How to Save Money with New Tax Deductions 2019?

Filing Form 1099 Online before Deadline

The new tax reform 2019 by Trump has had a tremendous impact on the taxes that one has to pay each year. Especially for freelancers or independent contractors.

Major changes that have affected these 1099 workers are the increment of standard deductions and the decrement of itemized deductions.

Another major change that has happened is the 20% pass-through deduction that is now available to practically every person other than a traditional employee.

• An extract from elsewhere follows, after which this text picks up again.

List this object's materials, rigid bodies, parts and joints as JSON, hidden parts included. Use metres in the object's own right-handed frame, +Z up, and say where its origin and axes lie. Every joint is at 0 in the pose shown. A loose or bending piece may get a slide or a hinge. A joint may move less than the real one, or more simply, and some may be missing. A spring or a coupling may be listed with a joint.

Due to these reforms, the standard deduction available to a taxpayer has nearly doubled. As a result, about 90% of taxpayers are going to choose to take the benefit of standard deductions over itemized deductions. However, a good strategy would be to alternate between the two tax years. This means one can incur more deductible expenses in one year and skip incurring them in the next. This way, you can get the maximum benefits of both the deductions available to you as a taxpayer.

Even though some of the expenses may not be practical to plan in such a tax-centric way, like interest on mortgages, there are other expenses that can be planned in this way to offset the regular expense. A good example of this is charitable contributions.

Another option is timing your medical expenses to near the end of the tax year. This will allow you to take the deduction of the medical expenses over two years, as any general medical procedure requires more than a month’s time, and various doctor visits and prescription medicines.

Hire independent contractors for work instead of traditional employees. This is because an equal dollar amount paid to an employee is more expensive than if paid to a contractor, because of social security taxes.

For example, $100,000 paid to a contractor is actually equivalent to $107,650 paid to an employee. This is because the employer has to pay 7.65% Social Security and Medicare tax for his employees apart from the dollar amount already paid to them, whereas, a contractor being self-employed is liable to pay the entire 15.3% Self-employment tax by himself within the $100,000 paid to him just because he is self-employed.

Another way to save taxes is to avoid the penalties. One has to pay a penalty of a maximum of $2,000 (approx.) if he/she fails to make the minimum payment for health insurance, or to IRA as they are required to. One can completely avoid that if they deposit a certain sum of money in their IRA account. When depositing an IRA account, you are putting aside money for your children’s college fund, or your retirement. So the earlier you start, and the more you are able to set aside, the better corpus you’ll have accumulated by the time you retire.

However, if you are going from paycheck to paycheck, worry not. There is another way you can offset your tax expense. This is called harvesting. It means setting off your recognized investment gains by an equitable loss investment. This means, if you have a recognized gain from stocks or sale of capital assets, you can invest in a loss-making initiative, and cover the losses just enough to set off your gains. This brings down your tax incidence. However, this is not an advisable strategy, because, a little slip can cause you a lot of financial damage.